AI SEO Best Practices for Enterprise Websites
Addressing duplicate content in the AI era requires coordinated action across multiple teams:
Technical Remediation
Implement canonical tags correctly across all duplicate instances. Use 301 redirects to consolidate authority signals. Ensure consistent structured data implementation on preferred pages. These technical foundations create the clarity AI systems need.
Content Consolidation
Audit existing content to identify duplicates and near-duplicates. Merge, redirect, or remove as appropriate. The goal is one authoritative resource per topic, the version you want AI systems to cite.
Information Architecture Redesign
Restructure sites to prevent future duplication. This means rethinking URL structures, parameter handling and content management workflows. Build systems that inherently favor content uniqueness.
Cross-Functional Alignment
Success requires coordination between SEO teams, content creators, technical developers and marketing strategists. Everyone must understand how duplicates undermine AI visibility and commit to preventing them.
Automation and Monitoring
At enterprise scale, manual duplicate management is unsustainable. Implement automated systems to detect emerging duplicates, validate canonical implementations and monitor AI citation patterns. Technology must enable the scale and speed this work demands.
Conclusion
Duplicate content is no longer just an SEO problem it’s now a critical threat to your brand’s visibility in the AI-driven search landscape.

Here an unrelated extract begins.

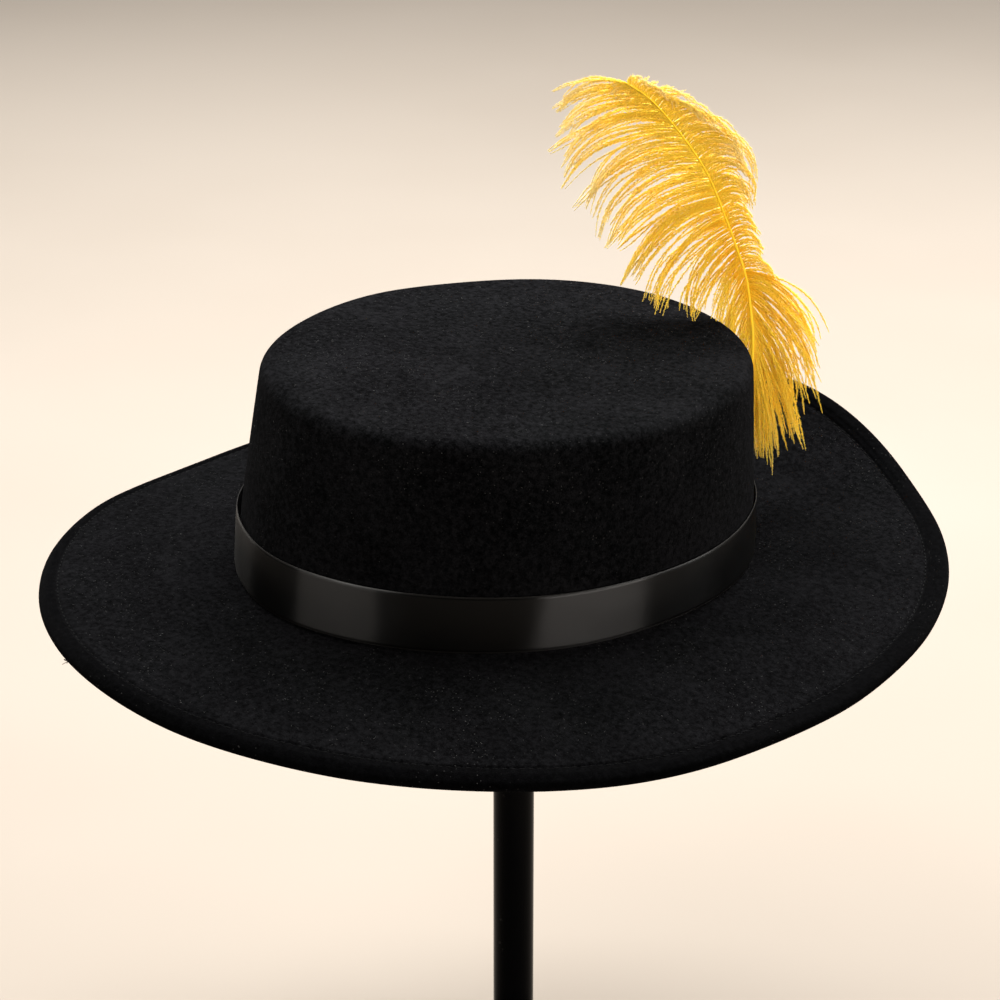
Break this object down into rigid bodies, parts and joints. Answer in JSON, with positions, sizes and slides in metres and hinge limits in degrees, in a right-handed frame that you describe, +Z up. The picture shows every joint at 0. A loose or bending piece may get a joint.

As conversational assistants and answer engines become the primary way people discover information, duplicate pages directly damage your brand authority, reduce the chances of being cited and put you at a competitive disadvantage. The companies that will succeed are those who act quickly to eliminate duplicates, invest in clean technical infrastructure and build unified content strategies focused on quality and uniqueness. The payoff is substantial: when you establish a clear, authoritative content structure, AI systems recognize you as a trusted source worth citing. Fix them now and you create a clear path for AI systems to discover, trust and confidently recommend your brand to users.